Costi di start-up a recupero fisso
La Ctr Puglia, con la sentenza 2172/23/2017 (presidente L’Abbate, relatore Gabrieli), si è pronunciata in merito alla deducibilità di una serie di costi sostenuti per avviare un’attività di gestione di piscine. Si trattava, in particolare, di costi per il completamento di strutture di terzi, concesse al contribuente in comodato gratuito.
Gli accertatori sostenevano la deducibilità in 29 anni, mentre il contribuente riteneva di poter ammortizzare al 50% (e quindi dedurre in due anni) le spese di start-up. Secondo i giudici, invece, gli importi devono essere classificati tra i «costi di impianto e ampliamento» da indicare tra le immobilizzazioni e, ai fini fiscali, devono essere dedotti «in un periodo ragionevolmente breve (3/5 anni)». Nel caso, poi, la Commissione ritiene «che il periodo corretto sia quello di cinque anni».
A livello generale, il riferimento è l’articolo 108, comma 3, del Tuir, secondo cui «le altre spese relative a più esercizi, diverse da quelle considerate nei commi 1 e 2 sono deducibili nel limite della quota imputabile a ciascun esercizio». Inoltre, sul fronte civilistico, l’articolo 2426 del Codice civile, nel testo allora vigente, dispone che «i costi di impianto e di ampliamento (…) possono essere iscritti nell’attivo con il consenso, ove esistente, del collegio sindacale e devono essere ammortizzati entro un periodo non superiore a cinque anni».

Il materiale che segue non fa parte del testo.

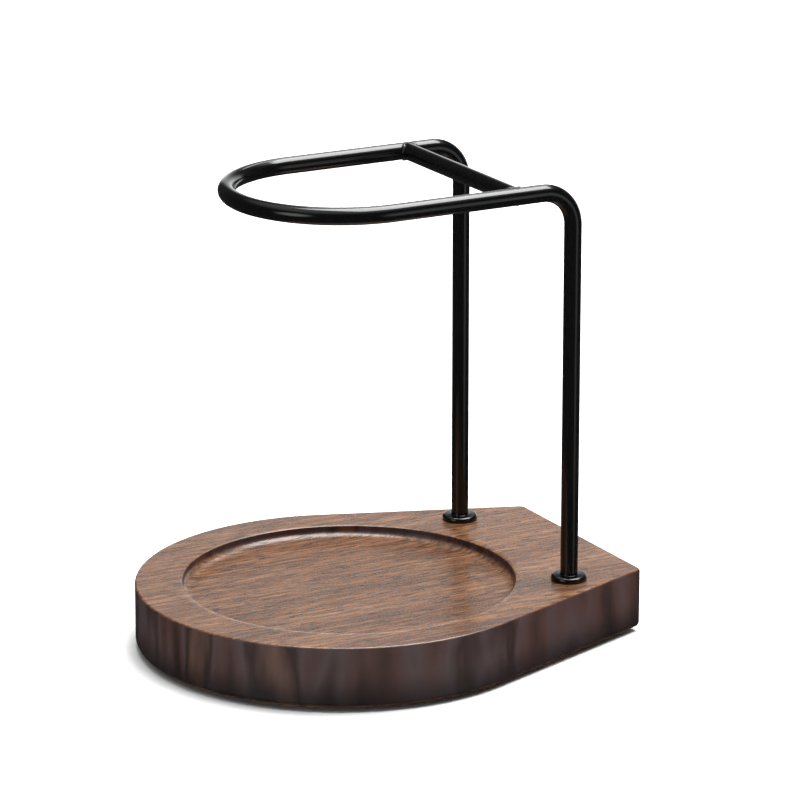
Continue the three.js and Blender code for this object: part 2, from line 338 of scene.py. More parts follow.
# %% Turning helpers
def extrude_ring(centre, dz, scale):
    """Extrudes the selected level ring by dz and scales the new ring about its own centre."""
    extrude(dz=dz)
    centre.z += dz
    bpy.ops.transform.resize(value=(scale, scale, 1), center_override=centre)


def turned(name, x, y, profile, facets=96):
    """A round piece about an upright axis, from (radius, height) points; a first or last
    radius of zero closes that end, and a profile that ends where it began is a ring."""
    points = [p for p in profile if p[0] > 0]
    start_clean()
    bpy.ops.mesh.primitive_circle_add(
        vertices=facets, radius=points[0][0], location=(x, y, points[0][1])
    )
    piece = named(name)
    open_mesh(piece, "EDGE")
    bpy.ops.mesh.select_all(action="SELECT")
    centre = Vector((x, y, points[0][1]))
    if profile[0][0] == 0:
        bpy.ops.mesh.edge_face_add()
    for (radius, height), (next_radius, next_height) in zip(points, points[1:]):
        extrude_ring(centre, next_height - height, next_radius / radius)
    if profile[-1][0] == 0:
        bpy.ops.mesh.edge_face_add()
    close_mesh()
    return piece


def arc(centre_radius, centre_height, reach, rise, from_degrees, to_degrees, steps):
    """Profile points on a quarter of an ellipse, both ends included."""
    points = []
    for i in range(steps + 1):
        angle = math.radians(from_degrees + (to_degrees - from_degrees) * i / steps)
        points.append(
            (centre_radius + reach * math.cos(angle), centre_height + rise * math.sin(angle))
        )
    return points


# %% [markdown]
# The dish is cut with one shaped cutter: flat below, round at its corner for the cove, and
# flared at the top for the eased lip. The lip is wide and shallow, as sanding leaves it, and
# shows as a thin pale line where it turns away from the eye.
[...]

Sul punto è eloquente quanto affermato dalla Cassazione con la sentenza 377/2006. La Corte, prevedendo che le spese in questione possano estinguersi mediante ammortamento annuale «entro un periodo non superiore a cinque anni», individua evidentemente il quinquennio come periodo massimo di ammortamento, senza prevedere alcun periodo minimo. In definitiva - si legge nella sentenza – la norma «non comporta affatto la conseguenza (…) della deducibilità in cinque quote annue di uguale ammontare del costo pluriennale riferibile ad una delibera di aumento del capitale».
In altri termini, il Tuir non fissa alcun limite obbligatorio di cinque periodi d’imposta per la deduzione di costi d’impianto e ampliamento, che possono essere dedotti a discrezione del contribuente stesso, essendo quello dei cinque anni soltanto un limite massimo fissato dalla normativa civilistica.

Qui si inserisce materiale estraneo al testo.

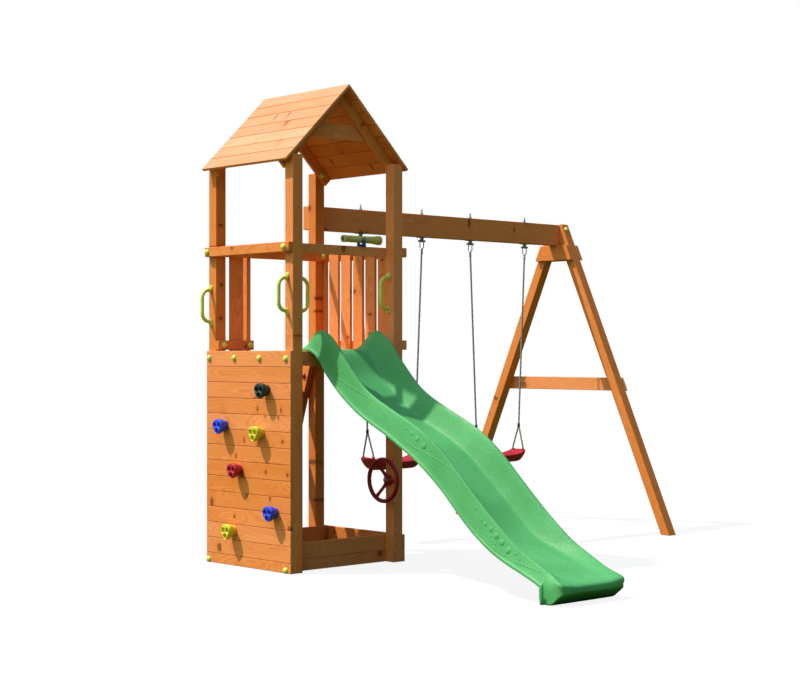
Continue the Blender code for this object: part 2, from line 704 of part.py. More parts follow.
def slide_section(rim, floor, edge, base, half, rim_half):
    """Points across the slide's upper side, from one outer edge to the other."""
    wall = rim - floor
    lip = min(0.012, 0.4 * wall)
    flange = min(SLIDE_FLANGE, 0.4 * (rim - edge))
    outer = SLIDE_HALF - 0.008
    side = [(half, base), (half, edge + flange), (outer, edge + 1.6 * flange),
            (rim_half + 0.007, rim - lip), (rim_half + 0.002, rim - 0.2 * lip), (rim_half - 0.006, rim),
            (rim_half - 0.014, rim - 0.4 * lip), (SLIDE_FLOOR_HALF + 0.016, floor + 0.22 * wall),
            (SLIDE_FLOOR_HALF, floor + 0.04 * wall), (SLIDE_FLOOR_HALF - 0.018, floor), (0.040, floor - 0.001)]
    return [(-x, z) for x, z in side] + side[::-1]


def inset_section(points, depth):
    """The same points moved inwards by a depth, square to the line through them."""
    moved = []
    for index, (x, z) in enumerate(points):
        before = points[max(index - 1, 0)]
        after = points[min(index + 1, len(points) - 1)]
        along = Vector((after[0] - before[0], after[1] - before[1])).normalized()
        moved.append((x + depth * along.y, z - depth * along.x))
    moved[0] = (points[0][0] + depth, points[0][1])
    moved[-1] = (points[-1][0] - depth, points[-1][1])
    return moved


def slide_levels(run):
    """Heights of the rim, floor and outer edge, and the widths, at a distance from the posts' faces."""
    share = run / SLIDE_RUN
    rim = DECK_TOP * smooth_line(SLIDE_RIM)(share)
    floor = DECK_TOP * smooth_line(SLIDE_FLOOR)(share)
    edge = DECK_TOP * smooth_line(SLIDE_EDGE)(share)
    seat = DECK_TOP + GAP
    past = max(0.0, run - (SLIDE_RUN - SLIDE_OVERHANG)) / SLIDE_OVERHANG
    if run < FRONT - INNER_FRONT + 0.006:
        edge = seat
    floor = max(floor, seat + SLIDE_SKIN + 0.0015) if run < FRONT - INNER_FRONT + 0.006 else floor
    rim = max(rim, floor + 0.006)
    rim_half = SLIDE_RIM_HALF + past ** 0.7 * (SLIDE_HALF - 0.006 - SLIDE_RIM_HALF)
    return rim, floor, edge, SLIDE_HALF, rim_half


def make_slide():
    foot_front = SLIDE_RUN - SLIDE_OVERHANG
    foot_back = foot_front - SLIDE_FOOT
    nose = {foot_front + share * SLIDE_OVERHANG: (share, drop, narrow) for share, drop, narrow in SLIDE_NOSE}
    shell_start = FRONT - INNER_FRONT - 0.002
    runs = [-SLIDE_LIP, -SLIDE_LIP + 0.018, shell_start - 0.012, shell_start, shell_start + 0.014]
    runs += [-0.040, -0.025, -0.010, 0.006, 0.022, 0.040, 0.062, 0.088, 0.115, 0.145]
    count = 20
    step = (foot_back - 0.030 - 0.180) / (count - 1)
    runs += [0.180 + step * index for index in range(count)]
    stations = [(run, "shell") for run in runs]
    stations += [(foot_back - 0.008, "shell"), (foot_back - 0.0004, "solid"), (foot_back, "rib"),
                 (foot_back + SLIDE_FOOT_RIB, "rib"), (foot_back + 1.4 * SLIDE_FOOT_RIB, "foot"),
                 (foot_front, "foot")]
    stations += [(run, "nose") for run in nose]
    bm = bmesh.new()
    loops = []
    for run, kind in stations:
        rim, floor, edge, half, rim_half = slide_levels(run)
        share, drop, narrow = nose.get(run, (0.0, 0.0, 0.0))
        base = edge if kind in ("shell", "solid") else share * SLIDE_TIP
        edge += share * (SLIDE_TIP - edge)
        if kind in ("foot", "nose"):
            half = SLIDE_HALF - 0.008
        upper = slide_section(rim - drop, floor - drop, edge, base, half, rim_half)
        if kind == "shell":
            lower = inset_section(upper, SLIDE_SKIN)
        else:
            inside = half - SLIDE_SKIN
            lower = [(-inside + 2 * inside * index / (len(upper) - 1), base) for index in range(len(upper))]
        shrink = 1 - narrow / SLIDE_HALF
        loops.append([bm.verts.new((MIDDLE + x * shrink, FRONT - run, z)) for x, z in upper + lower[::-1]])
    for here, there in zip(loops, loops[1:]):
        for index in range(len(here)):
            after = (index + 1) % len(here)
            bm.faces.new((here[index], here[after], there[after], there[index]))
    bm.faces.new(loops[0])
    bm.faces.new(loops[-1])
    from_bmesh("slide", bm, "slide", smooth=True)


def make_handle(name, face, out, across, height):
    """A grab handle on a post face: out is the way off the face, along X."""
    half = HANDLE_LENGTH / 2
    pad_mid = half - HANDLE_PAD / 2
    base = face + out * GAP
    points = []
    steps = 8
    reach = HANDLE_REACH - HANDLE_BAR
    root = pad_mid - 0.010
    points.append((base + out * HANDLE_PAD_THICK / 2, across, root))
    for step in range(1, steps + 1):
        angle = math.pi / 2 * step / steps
        points.append((base + out * reach * math.sin(angle), across,
                       HANDLE_STRAIGHT / 2 + (root - HANDLE_STRAIGHT / 2) * math.cos(angle)))
    points += [(x, y, -z) for x, y, z in points[::-1]]
    points = [(x, y, height + z) for x, y, z in points]
    handle = tube(name, points, HANDLE_BAR, "lime")
    pads = []
    for side in (-1, 1):
        middle = height + side * pad_mid
        inner = Vector((base, across, middle))
        outer = Vector((base + out * HANDLE_PAD_THICK, across, middle))
        pad = cylinder("pad", inner, outer, HANDLE_PAD / 2, "lime", 20, HANDLE_PAD / 2 - 0.004)
        pads.append(pad)
    return combine(handle, pads)


def make_handles():
    make_handle("handle_back_left", LEFT, -1, BACK - 0.020, DECK_TOP + HANDLE_RISE["back_left"])
    make_handle("handle_front_left", LEFT, -1, FRONT + 0.046, DECK_TOP + HANDLE_RISE["front_left"])
    make_handle("handle_slide_left", INNER_LEFT, 1, 0.0, DECK_TOP + HANDLE_RISE["slide_left"])
    make_handle("handle_slide_right", INNER_RIGHT, -1, FRONT + 0.040, DECK_TOP + HANDLE_RISE["slide_right"])


def make_grips():
    counts = {}
    face = LEFT - 2 * GAP - BOARD_THICK
    for across, height, colour in GRIPS:
        counts[colour] = counts.get(colour, 0) + 1
        name = f"grip_{colour}_{counts[colour]}"
        y = FRONT + across
        profile = ((0.0, 0.70), (0.20, 0.69), (0.40, 0.82), (0.58, 0.96), (0.78, 1.0), (1.0, 0.90))
        grip = turned(name, (face, y, height), [(-share * GRIP_REACH, radius * GRIP_RADIUS)
                                                for share, radius in profile], colour, 18, lobes=-0.10)
        hollows = []
        for hollow in range(3):
            angle = math.pi / 3 + hollow * 2 * math.pi / 3
            middle = Vector((face - GRIP_REACH, y + GRIP_HOLLOW_OUT * math.sin(angle),
                             height - GRIP_HOLLOW_DROP + GRIP_HOLLOW_OUT * math.cos(angle)))
            hollows.append(cylinder("hollow", middle + Vector((GRIP_HOLLOW_DEPTH, 0, 0)),
                                    middle - Vector((0.004, 0, 0)), 0.6 * GRIP_HOLLOW, colour, 12, GRIP_HOLLOW))
        combine(grip, hollows, "DIFFERENCE")


def make_steering_wheel():
    face = INNER_RIGHT
    y = FRONT + POST / 2
    rim_x = face - WHEEL_OUT
    rim = []
    count = 40
    for step in range(count):
        angle = 2 * math.pi * step / count
        rim.append((rim_x, y + WHEEL_RADIUS * math.cos(angle), WHEEL_HEIGHT + WHEEL_RADIUS * math.sin(angle)))
    wheel = ring_solid("steering_wheel", rim, WHEEL_BAR, "red", 12)
    hub_back = face - 0.0015
    hub_front = hub_back - HUB_LENGTH
    parts = [cylinder("hub", (hub_back, y, WHEEL_HEIGHT), (hub_front, y, WHEEL_HEIGHT), HUB_RADIUS, "red", 24,
                      0.8 * HUB_RADIUS)]
    for spoke in range(3):
        angle = math.pi + spoke * 2 * math.pi / 3
        direction = Vector((0, math.cos(angle), math.sin(angle)))
        centre = Vector((hub_back - HUB_LENGTH / 2, y, WHEEL_HEIGHT))
        start = centre + direction * 0.4 * HUB_RADIUS
        end = Vector((rim_x, y, WHEEL_HEIGHT)) + direction * WHEEL_RADIUS
        parts.append(cylinder("spoke", start, end, 0.0105, "red", 10))
    wheel = combine(wheel, parts)
    bore = cylinder("bore", (hub_back + 0.01, y, WHEEL_HEIGHT), (hub_front - 0.01, y, WHEEL_HEIGHT),
                    AXLE_RADIUS + RUN, "red", 20)
    combine(wheel, [bore], "DIFFERENCE")
    axle = cylinder("steering_wheel_axle", (face - GAP, y, WHEEL_HEIGHT), (hub_front - 0.003, y, WHEEL_HEIGHT),
                    AXLE_RADIUS, "steel", 20)
    head = cylinder("head", (hub_front - RUN, y, WHEEL_HEIGHT), (hub_front - 0.007, y, WHEEL_HEIGHT),
                    AXLE_HEAD, "steel", 20, 0.7 * AXLE_HEAD)
    combine(axle, [head])


def make_telescope():
    x = LEFT + SCOPE_CENTRE
    y = INNER_FRONT + GAP + RAIL_INNER_THICK / 2
    axis = RAIL_TOP + SCOPE_RISE
    make_telescope_base(x, y)
    make_telescope_fork(x, y, axis)
    make_telescope_tube(x, y, axis)


def make_telescope_base(x, y):
    """A plate on the rail with the headed pin that the fork turns on."""
    top = RAIL_TOP + GAP + SCOPE_PLATE
    half = RAIL_INNER_THICK / 2
    base = box("telescope_base", (x - SCOPE_FOOT, x + SCOPE_FOOT), (y - half, y + half),
               (RAIL_TOP + GAP, top), "blue")
    head = top + GAP + SCOPE_PLATE + GAP
    pin = cylinder("pin", (x, y, top - SCOPE_PLATE / 2), (x, y, head + SCOPE_HEAD / 2), SCOPE_PIN, "blue", 20)
    cap = cylinder("cap", (x, y, head), (x, y, head + SCOPE_HEAD), 1.8 * SCOPE_PIN, "blue", 20)
    combine(base, [pin, cap])


def make_telescope_fork(x, y, axis):
    """A round plate with a hole for the pin and two arms that hold the tube."""
    floor = RAIL_TOP + SCOPE_PLATE + 2 * GAP
    inner = SCOPE_BODY + SCOPE_CLEAR
    fork = cylinder("telescope_fork", (x, y, floor), (x, y, floor + SCOPE_PLATE), inner + FORK_ARM, "blue", 28)
    low = floor + SCOPE_PLATE / 2
    shape = [(x - FORK_EYE, low), (x + FORK_EYE, low)]
    steps = 12
    for step in range(steps + 1):
        angle = math.pi * step / steps
        shape.append((x + FORK_EYE * math.cos(angle), axis + FORK_EYE * math.sin(angle)))
    arms = []
    for side in (-1, 1):
        near = y + side * inner
        arms.append(prism("arm", shape, near, near + side * 0.9 * FORK_ARM, "Y", "blue"))
    combine(fork, arms)
    reach = inner + 2 * FORK_ARM
    holes = [cylinder("hole", (x, y, floor - SCOPE_PLATE), (x, y, floor + 2 * SCOPE_PLATE), SCOPE_PIN + RUN,
                      "blue", 20),
             cylinder("hole", (x, y - reach, axis), (x, y + reach, axis), SCOPE_STUB + RUN, "blue", 20)]
    combine(fork, holes, "DIFFERENCE")


def make_telescope_tube(x, y, axis):
    """The hollow tube, turned about its own axis, with a stub on each side for the fork."""
    half = SCOPE_LENGTH / 2
    waist = SCOPE_BODY + 0.002
    profile = ((-half, SCOPE_BORE), (-half, SCOPE_EYE), (-half + 0.014, SCOPE_EYE), (-half + 0.020, SCOPE_BODY),
               (half - 0.062, waist), (half - 0.022, SCOPE_FRONT - 0.001), (half - 0.006, SCOPE_FRONT),
               (half, SCOPE_FRONT - 0.003), (half, SCOPE_BORE + 0.004), (half - 0.030, SCOPE_BORE))
    scope = turned("telescope_tube", (x, y, axis), profile, "green", 24, closed=True)
    stubs = []
    for side in (-1, 1):
        stubs.append(cylinder("stub", (x, y + side * (SCOPE_BODY - 0.002), axis),
                              (x, y + side * (SCOPE_BODY + SCOPE_CLEAR + FORK_ARM), axis), SCOPE_STUB, "green", 16))
    combine(scope, stubs)


def main():
    clear_scene()
    make_posts()
    make_climbing_wall()
    make_deck()
    make_sandbox()
    make_rails()
    make_swing_side_railing()
    make_ladder_side_infill()
    make_ladder()
    make_roof()
    make_rafters()
    make_swing_frame()
    make_swings()
    make_slide()
    make_handles()
    make_grips()
    make_steering_wheel()
    make_telescope()


main()
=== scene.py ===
# %% [markdown]
# # A wooden play tower with a slide and two swings
#
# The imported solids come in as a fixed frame, in metres. Each step below dresses one kind of piece:
# timber gets eased edges and a grain that follows each board, plastic gets its moulded shape and
# pebbled skin, and the swings get twisted ropes, links and bolts.

# %% Load the frame
import json
import math
import random

import bmesh
import bpy
from mathutils import Matrix, Vector
from mathutils.bvhtree import BVHTree

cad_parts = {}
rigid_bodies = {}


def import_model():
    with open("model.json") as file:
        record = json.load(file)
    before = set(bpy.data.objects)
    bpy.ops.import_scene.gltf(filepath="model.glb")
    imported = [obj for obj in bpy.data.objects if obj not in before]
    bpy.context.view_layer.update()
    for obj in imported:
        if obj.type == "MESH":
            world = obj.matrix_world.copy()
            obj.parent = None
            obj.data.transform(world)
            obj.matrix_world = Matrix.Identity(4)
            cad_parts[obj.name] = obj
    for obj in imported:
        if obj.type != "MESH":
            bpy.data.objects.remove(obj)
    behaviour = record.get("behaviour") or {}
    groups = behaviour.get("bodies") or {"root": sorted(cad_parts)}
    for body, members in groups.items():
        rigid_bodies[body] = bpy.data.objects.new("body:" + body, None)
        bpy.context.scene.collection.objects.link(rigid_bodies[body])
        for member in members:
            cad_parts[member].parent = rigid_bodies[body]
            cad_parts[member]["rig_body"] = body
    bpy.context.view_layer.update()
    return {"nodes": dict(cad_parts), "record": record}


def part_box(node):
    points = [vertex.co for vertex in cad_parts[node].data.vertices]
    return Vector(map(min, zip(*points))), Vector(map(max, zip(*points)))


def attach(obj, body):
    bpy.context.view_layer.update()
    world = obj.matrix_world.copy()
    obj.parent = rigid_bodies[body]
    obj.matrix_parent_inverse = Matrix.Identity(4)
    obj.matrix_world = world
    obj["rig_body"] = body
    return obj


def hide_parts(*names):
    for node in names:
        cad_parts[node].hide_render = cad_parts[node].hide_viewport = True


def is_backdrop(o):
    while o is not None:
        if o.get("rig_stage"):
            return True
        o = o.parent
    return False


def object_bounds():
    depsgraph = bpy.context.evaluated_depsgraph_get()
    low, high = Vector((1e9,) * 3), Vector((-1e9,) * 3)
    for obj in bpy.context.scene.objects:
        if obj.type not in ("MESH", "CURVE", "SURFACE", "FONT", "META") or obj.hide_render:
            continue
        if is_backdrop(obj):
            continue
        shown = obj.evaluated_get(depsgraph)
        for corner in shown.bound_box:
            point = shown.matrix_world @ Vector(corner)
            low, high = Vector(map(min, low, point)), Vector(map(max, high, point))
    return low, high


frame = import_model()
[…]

Peraltro, anche nella prassi è stato affermato che la norma in parola «non stabilisce uno specifico criterio di deducibilità delle altre spese relative a più esercizi (…), disponendone la deducibilità nel limite della quota imputabile a ciascun esercizio» (circolare 73 del 27 maggio 1994, par. 3.36) ed è stata ammessa la piena deducibilità in un unico periodo d'imposta (circolare ministeriale 108/1996, par. 6.4.1 e risoluzione 240/E/2002).
Nel caso esaminato dai giudici pugliesi, tuttavia, né l’Agenzia né il contribuente hanno diviso con precisione le varie categorie di investimenti in ragione della loro vita economica. A questo punto i giudici hanno ritenuto di dover stabilire il trattamento degli oneri «sostenuti dall’azienda nella fase pre-operativa o quella di accrescimento della capacità operativa esistente». Così la Ctr Puglia ha prima precisato che tali spese vanno ritenute «costi d’impianto di ampliamento» e possono includere anche «tutti i costi relativi a un processo di riconversione industriale, capitalizzati fino al momento dell'avvio dell'attività». Quindi ha concluso che la scelta più oculata «è quella di consentire l’ammortamento in 5 anni, considerando tutte le opere come rientranti tra le spese d’impianto e d’ampliamento sostenute dal contribuente per avviare l’attività».